I’‘d say that uppercase is allowed on the server as long as it won’‘t fail when it is applied. This would mean that equality should always be done after both strings have ben folded…currently Smack just folds the entity when it’'s created and leaves the rest to the caller to make sure they fold the JID before passing it to smack.

Maybe I’'m missing something.

Noah

Looking at this line:

A node identifier MUST be formatted such that the

Nodeprep profile of Hoffman, P. and M.

Blanchet, Preparation of Internationalized Strings

(“stringprep”), December 2002. can be applied without

failing.

I’'d say that uppercase is allowed on the server as

long as it won’'t fail when it is applied. This would

mean that equality should always be done after both

strings have ben folded…currently Smack just folds

the entity when it’'s created and leaves the rest to

the caller to make sure they fold the JID before

passing it to smack.

Maybe I’'m missing something.

Yes, I agree that string equality should be done after strings have been folded / stringprep’‘ed. Smack (or Jive Messenger? who does the folding?) appears to fold node identifiers when sending Message and IQ packets, but not when dealing with the Roster. This would explain why I can send a Message or custom IQ packets to “someUser”, as we’‘ve been doing for months now in our software, while I can’'t get the Presence of “someUser”.

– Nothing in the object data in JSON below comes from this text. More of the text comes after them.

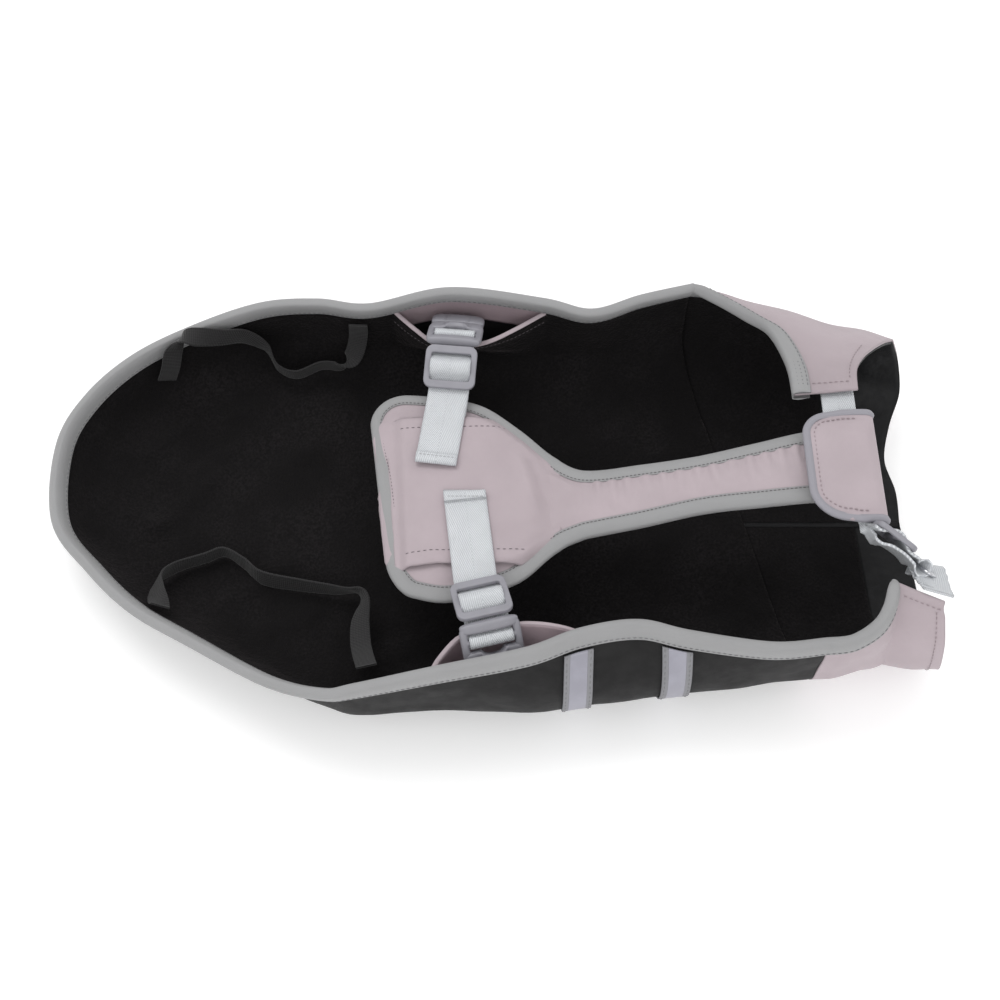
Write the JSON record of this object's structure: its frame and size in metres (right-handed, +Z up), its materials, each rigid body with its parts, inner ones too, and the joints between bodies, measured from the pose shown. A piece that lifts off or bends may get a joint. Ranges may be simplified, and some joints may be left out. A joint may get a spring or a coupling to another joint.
{
  "type": "dog raincoat",
  "caption": "Dog raincoat lying open on its back: fleece-lined body with a bound rim, belly panel with buckled straps, chest strap with a flap, and leg elastics.",
  "frame": {"origin": "middle of the bounding box on the surface that the coat lies on", "axes": "+X toward the neck, +Y toward the flank on the far side, +Z up, away from the surface; the back of the coat is down and the belly side is up"},
  "size_m": [0.541, 0.2728, 0.1065],
  "materials": {
    "binding": "woven binding tape",
    "elastic": "ribbed elastic",
    "fleece": "deep pile fleece",
    "metal": "plated",
    "pink": "matt softshell cloth",
    "piping": "woven piping",
    "plastic": "moulded acetal",
    "reflective": "reflective tape",
    "shell": "matt softshell cloth",
    "webbing": "twill webbing"
  },
  "bodies": {
    "root": {"back_shell": "shell", "shoulder_near": "pink", "shoulder_far": "pink", "lining": "fleece", "pocket_wall_near": "fleece", "pocket_wall_far": "fleece", "shoulder_lining_near": "fleece", "neck_facing_near": "shell", "shoulder_lining_far": "fleece", "neck_facing_far": "shell", "pocket_facing_near": "pink", "pocket_lip_near": "pink", "pocket_facing_far": "pink", "pocket_lip_far": "pink", "edge_binding": "binding", "strip_near_1": "reflective", "strip_near_2": "reflective", "strip_far_1": "reflective", "strip_far_2": "reflective", "belly_panel": "pink", "belly_binding": "binding", "belly_sleeve": "pink", "slider_far": "plastic", "buckle_male_far": "plastic", "buckle_female_far": "plastic", "anchor_far": "webbing", "slider_near": "plastic", "buckle_male_near": "plastic", "buckle_female_near": "plastic", "anchor_near": "webbing", "belly_webbing": "webbing", "chest_flap": "pink", "chest_flap_piping": "piping", "chest_slider": "plastic", "chest_webbing": "webbing", "chest_ring": "metal", "ring_loop": "webbing", "elastic_near": "elastic", "elastic_far": "elastic"}
  },
  "joints": []
}
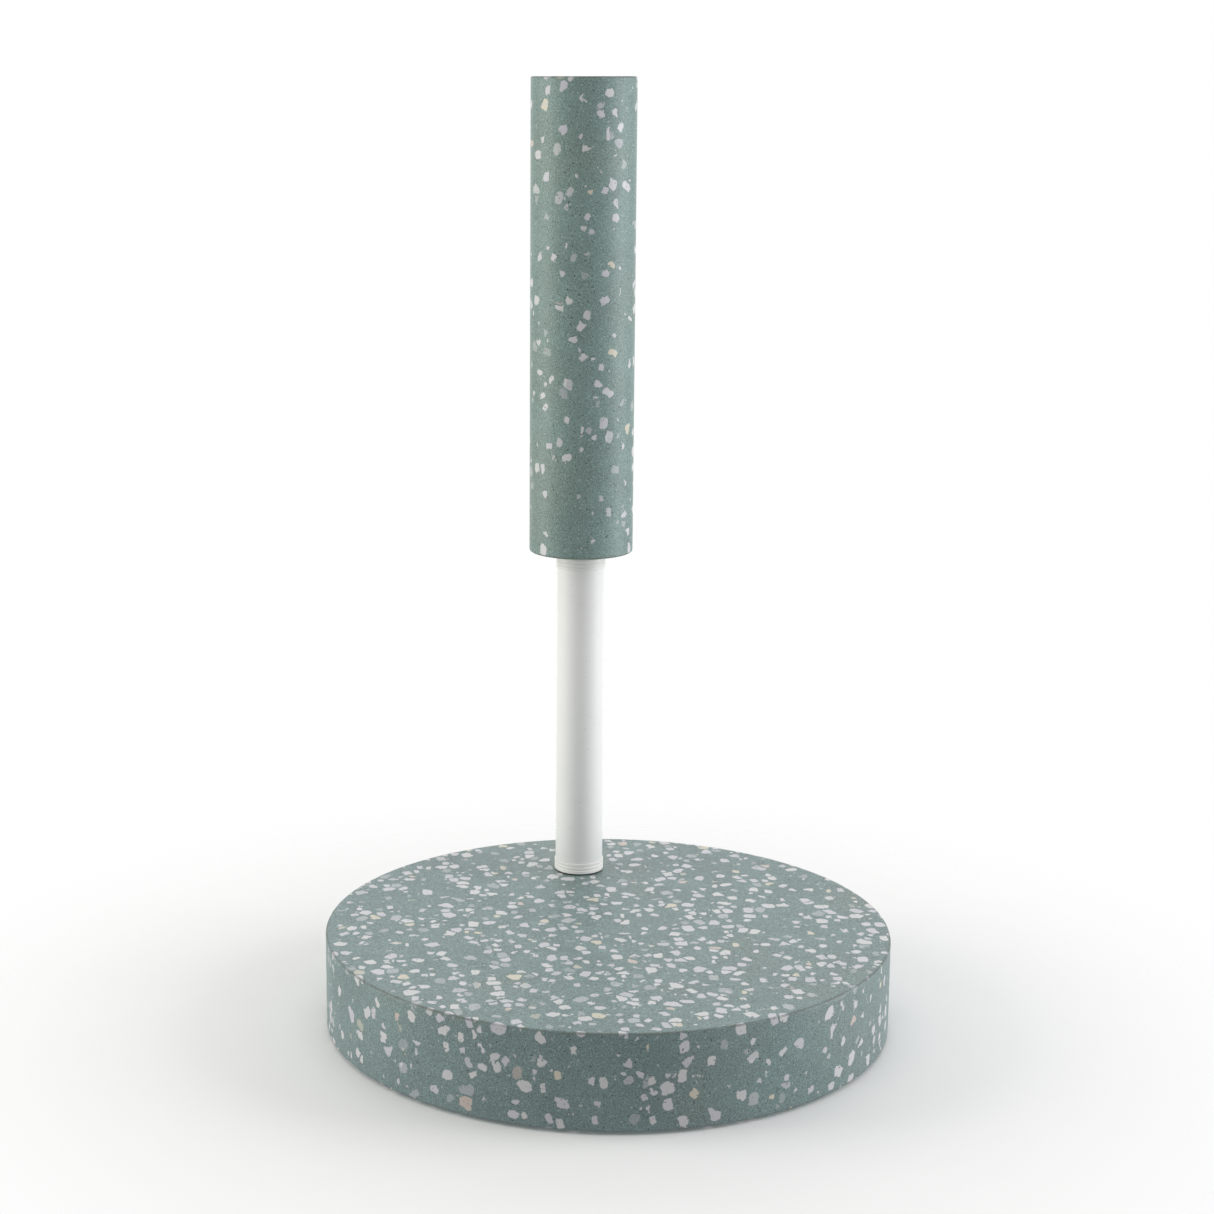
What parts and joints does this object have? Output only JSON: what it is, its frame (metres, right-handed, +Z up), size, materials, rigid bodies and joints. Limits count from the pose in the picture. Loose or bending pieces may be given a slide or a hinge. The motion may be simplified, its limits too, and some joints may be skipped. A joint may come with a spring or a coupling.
{
  "type": "paper towel holder",
  "caption": "Countertop paper towel holder: a heavy round terrazzo base with an off-centre white post and a terrazzo column that turns on it to carry the roll.",
  "frame": {"origin": "centre of the base's footprint, on the face that it stands on", "axes": "+Z up along the post and the column; +Y from the base's centre towards the post; +X to the right, seen from the side away from the post"},
  "size_m": [0.18, 0.18, 0.298],
  "materials": {
    "terrazzo": "honed sage-green cement terrazzo with white, lavender-grey and cream chips",
    "stem_white": "satin white powder coat",
    "plug_white": "satin white moulded plastic",
    "cap_white": "satin white moulded plastic",
    "liner_plastic": "plain grey moulded plastic",
    "bearing_plastic": "natural acetal",
    "zinc_steel": "bright zinc plate",
    "spindle_steel": "turned and polished",
    "pad_rubber": "matt fine-celled foam rubber",
    "gasket_rubber": "matt black fibre and rubber"
  },
  "bodies": {
    "stand": {"base_disc": "terrazzo", "base_liner": "liner_plastic", "non_slip_pad": "pad_rubber", "tie_rod": "zinc_steel", "base_nut": "zinc_steel", "base_spring_washer": "zinc_steel", "base_washer": "zinc_steel", "foot_gasket": "gasket_rubber", "lower_plug": "plug_white", "stem_tube": "stem_white", "upper_plug": "plug_white", "spindle": "spindle_steel", "thrust_washer": "bearing_plastic", "top_washer": "zinc_steel", "lock_nut": "zinc_steel", "lock_nut_ring": "bearing_plastic"},
    "turning_column": {"column": "terrazzo", "column_liner": "liner_plastic", "lower_bush": "bearing_plastic", "upper_bush": "bearing_plastic", "top_cap": "cap_white"}
  },
  "joints": [
    {"name": "column_spin", "type": "hinge", "parent": "stand", "child": "turning_column", "pos_m": [0, 0.0575, 0.1425], "axis": [0, 0, 1], "continuous": true}
  ]
}
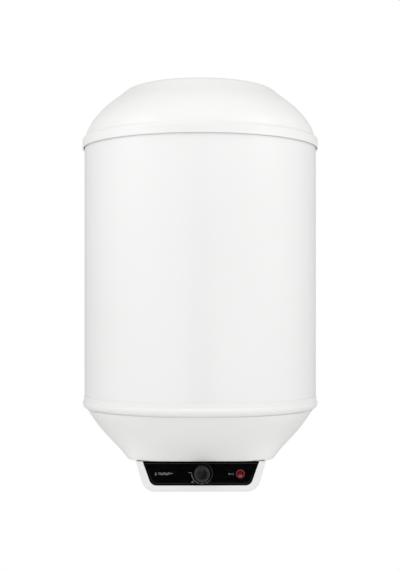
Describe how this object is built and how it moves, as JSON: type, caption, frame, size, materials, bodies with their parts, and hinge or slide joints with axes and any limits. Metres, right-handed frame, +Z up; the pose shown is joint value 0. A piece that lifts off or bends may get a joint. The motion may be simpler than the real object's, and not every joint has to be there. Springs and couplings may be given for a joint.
{
  "type": "tank water heater",
  "caption": "Wall-hung electric storage water heater: white steel cylinder with a domed cap, a beaded lower ring, and a black control panel with a knob and a lit rocker switch.",
  "frame": {"origin": "centre of the rectangle of four wall bolts, on the wall's surface", "axes": "+Z up along the tank, +Y into the wall, so the front with the control panel faces -Y"},
  "size_m": [0.4636, 0.4778, 0.779],
  "materials": {
    "casing_paint": "satin",
    "white_plastic": "satin",
    "seal_rubber": "matte",
    "foam": "matte",
    "enamelled_steel": "satin",
    "zinc_steel": "satin",
    "bracket_paint": "satin",
    "element_sheath": "satin",
    "insulator": "satin",
    "copper": "satin",
    "magnesium": "matte",
    "dip_tube_plastic": "matte",
    "hot_red": "satin",
    "cold_blue": "satin",
    "fascia_black": "gloss",
    "film_black": "gloss",
    "knob_black": "matte",
    "pointer_grey": "matte",
    "switch_black": "matte",
    "rocker_red": "gloss",
    "ring_red": "satin",
    "neon_glass": "gloss",
    "thermostat_plastic": "matte",
    "cutout_plastic": "matte",
    "button_red": "satin",
    "terminal_plastic": "satin",
    "gland_plastic": "matte",
    "live_insulation": "satin",
    "neutral_insulation": "satin",
    "earth_insulation": "satin",
    "steel_bright": "polished"
  },
  "bodies": {
    "heater": {"casing": "casing_paint", "foam_fill_plug": "white_plastic", "top_cap": "white_plastic", "cap_seal": "seal_rubber", "lower_trim_ring": "white_plastic", "foam_closing_plate": "zinc_steel", "bottom_cover": "white_plastic", "cover_posts": "zinc_steel", "cover_screws": "steel_bright", "insulation_foam": "foam", "tank_shell": "enamelled_steel", "tank_top_head": "enamelled_steel", "tank_bottom_head": "enamelled_steel", "flange_neck": "enamelled_steel", "flange_studs": "zinc_steel", "flange_gasket": "seal_rubber", "flange_plate": "zinc_steel", "flange_nuts": "zinc_steel", "heating_element": "element_sheath", "element_insulators": "insulator", "element_pins": "steel_bright", "thermowells": "copper", "anode_rod": "magnesium", "anode_stud": "zinc_steel", "anode_nut": "zinc_steel", "cold_nipple": "zinc_steel", "hot_nipple": "zinc_steel", "cold_rosette": "cold_blue", "hot_rosette": "hot_red", "hot_dip_tube": "dip_tube_plastic", "cold_diffuser": "dip_tube_plastic", "upper_wall_bracket": "bracket_paint", "lower_wall_bracket": "bracket_paint", "bracket_bosses": "zinc_steel", "bracket_bolts": "zinc_steel", "panel_housing": "white_plastic", "housing_screws": "steel_bright", "fascia_plate": "fascia_black", "fascia_film": "film_black", "thermostat_body": "thermostat_plastic", "thermostat_capillary": "copper", "switch_ring": "ring_red", "switch_body": "switch_black", "switch_lamp": "neon_glass", "cutout_body": "cutout_plastic", "cutout_bracket": "zinc_steel", "reset_spring": "steel_bright", "cutout_capillary": "copper", "terminal_block": "terminal_plastic", "terminal_screws": "zinc_steel", "cable_gland": "gland_plastic", "gland_nut": "gland_plastic", "live_wires": "live_insulation", "neutral_wire": "neutral_insulation", "earth_wire": "earth_insulation"},
    "knob": {"control_knob": "knob_black", "knob_pointer": "pointer_grey", "thermostat_spindle": "steel_bright"},
    "rocker": {"switch_rocker": "rocker_red"},
    "reset": {"reset_button": "button_red"}
  },
  "joints": [
    {"name": "knob_turn", "type": "hinge", "parent": "heater", "child": "knob", "pos_m": [0.002, -0.406, -0.374], "axis": [0, 1, 0], "range_deg": [0, 270]},
    {"name": "rocker_tilt", "type": "hinge", "parent": "heater", "child": "rocker", "pos_m": [0.073, -0.3945, -0.375], "axis": [1, 0, 0], "range_deg": [0, 16]},
    {"name": "reset_press", "type": "slide", "parent": "heater", "child": "reset", "axis": [0, 0, 1], "range_m": [0, 0.002], "stiffness_N_per_m": 300, "deforming": ["reset_spring"]}
  ]
}
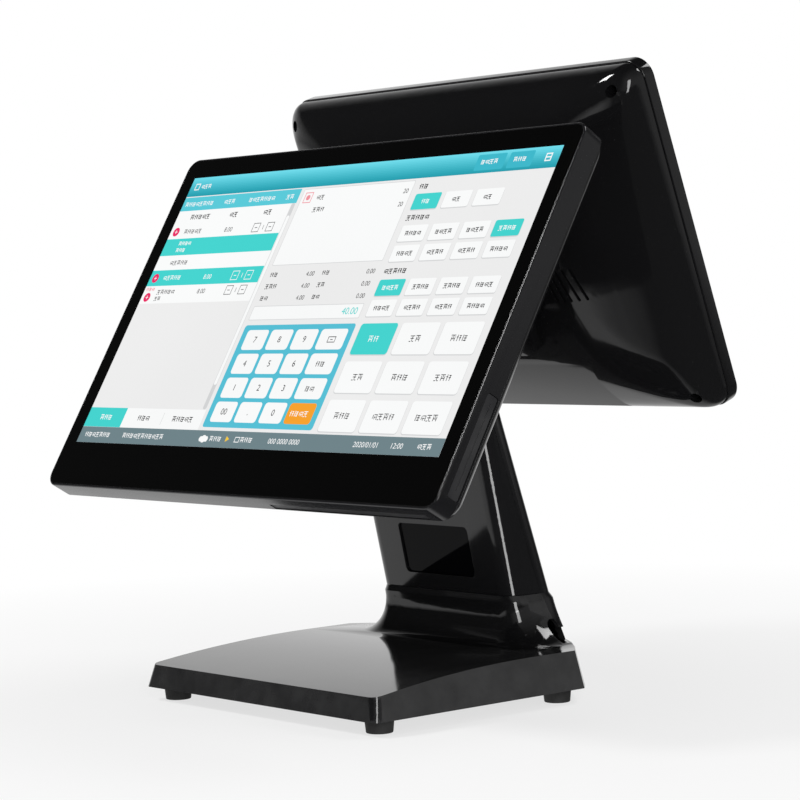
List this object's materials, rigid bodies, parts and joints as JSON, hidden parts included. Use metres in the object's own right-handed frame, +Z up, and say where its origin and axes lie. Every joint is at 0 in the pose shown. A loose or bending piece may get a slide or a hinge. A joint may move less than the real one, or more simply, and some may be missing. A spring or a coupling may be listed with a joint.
{
  "type": "pos touchscreen terminal",
  "caption": "Countertop checkout terminal: a wedge base with a leaning neck carries a cashier touchscreen and a customer display back to back, each on a friction tilt hinge.",
  "frame": {"origin": "on the counter, below the middle of the whole terminal", "axes": "+Z up; the cashier stands on the -Y side and the customer on the +Y side; +X is the cashier's right"},
  "size_m": [0.37, 0.2695, 0.3773],
  "materials": {
    "gloss_black_plastic": "piano black, high gloss",
    "window_plastic": "dark tinted, high gloss",
    "trim_plastic": "fine matt texture",
    "screen_glass": "polished, tinted black at its edge",
    "lcd_module": "flat panel module",
    "zinc_steel": "zinc plated sheet",
    "painted_steel": "black powder coat",
    "turned_steel": "turned and ground",
    "black_screws": "black oxide",
    "friction_disc": "satin bronze",
    "foot_rubber": "matt black",
    "circuit_board": "green solder mask",
    "chip_plastic": "moulded epoxy",
    "connector_metal": "nickel plated",
    "aluminium": "extruded"
  },
  "bodies": {
    "stand": {"ballast_bolts": "black_screws", "base_ballast": "painted_steel", "base_cover": "gloss_black_plastic", "base_plate": "painted_steel", "base_screws": "black_screws", "customer_hinge_nuts": "turned_steel", "customer_hinge_shaft": "turned_steel", "customer_spring_washers": "turned_steel", "hinge_yoke": "zinc_steel", "main_hinge_nuts": "turned_steel", "main_hinge_shaft": "turned_steel", "main_spring_washers": "turned_steel", "neck_cap": "gloss_black_plastic", "neck_cover_screws": "black_screws", "neck_frame": "zinc_steel", "neck_frame_bolts": "black_screws", "neck_front_shell": "gloss_black_plastic", "neck_rear_cover": "gloss_black_plastic", "neck_window": "window_plastic", "rubber_feet": "foot_rubber"},
    "main_display": {"board_chips": "chip_plastic", "bottom_port_cover": "trim_plastic", "button_spring": "turned_steel", "card_reader_cover": "trim_plastic", "cpu_heatsink": "aluminium", "io_connectors": "connector_metal", "main_bracket_screws": "black_screws", "main_chassis": "zinc_steel", "main_cover_screws": "black_screws", "main_friction_discs": "friction_disc", "main_front_frame": "gloss_black_plastic", "main_hinge_bracket": "zinc_steel", "main_hinge_cover": "gloss_black_plastic", "main_hinge_mount": "zinc_steel", "main_lcd_panel": "lcd_module", "main_rear_cover": "gloss_black_plastic", "main_speakers": "chip_plastic", "main_touch_glass": "screen_glass", "mainboard": "circuit_board", "memory_module": "circuit_board", "power_switch_board": "circuit_board", "storage_drive": "aluminium", "touch_controller_board": "circuit_board"},
    "customer_display": {"customer_bracket_screws": "black_screws", "customer_chassis": "zinc_steel", "customer_cover_glass": "screen_glass", "customer_cover_screws": "black_screws", "customer_driver_board": "circuit_board", "customer_friction_discs": "friction_disc", "customer_front_frame": "gloss_black_plastic", "customer_hinge_bracket": "zinc_steel", "customer_hinge_cover": "gloss_black_plastic", "customer_hinge_mount": "zinc_steel", "customer_lcd_panel": "lcd_module", "customer_rear_cover": "gloss_black_plastic", "customer_speakers": "chip_plastic"},
    "power_button": {"power_button": "trim_plastic"}
  },
  "joints": [
    {"name": "main_tilt", "type": "hinge", "parent": "stand", "child": "main_display", "pos_m": [0, -0.00244, 0.226], "axis": [1, 0, 0], "range_deg": [-10, 25]},
    {"name": "customer_tilt", "type": "hinge", "parent": "stand", "child": "customer_display", "pos_m": [0, 0.03356, 0.226], "axis": [-1, 0, 0], "range_deg": [-8, 19.5]},
    {"name": "power_press", "type": "slide", "parent": "main_display", "child": "power_button", "axis": [1, 0, 0], "range_m": [0, 0.0008], "stiffness_N_per_m": 800, "deforming": ["button_spring"]}
  ]
}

Applying stringprep to presence checks, as Matt has said, would fix the problem I believe, and Smack consistent throughout. I don’‘t see a reason for Messages and IQs to be stringprep’'d, but not presence checks.

If I’'m wrong somewhere, someone please do correct me.

I agree, it should be applied everywhere.

If you read the requirement, it doesn’‘t have to be applied everywhere as long as you can garuntee that if it were applied it won’'t fail.

OK, I’‘m glad there’'s a general consensus as to what to do. Are there any plans on implementing this for a future release?

I’'ve filed this as SMACK-86.

Regards,

Matt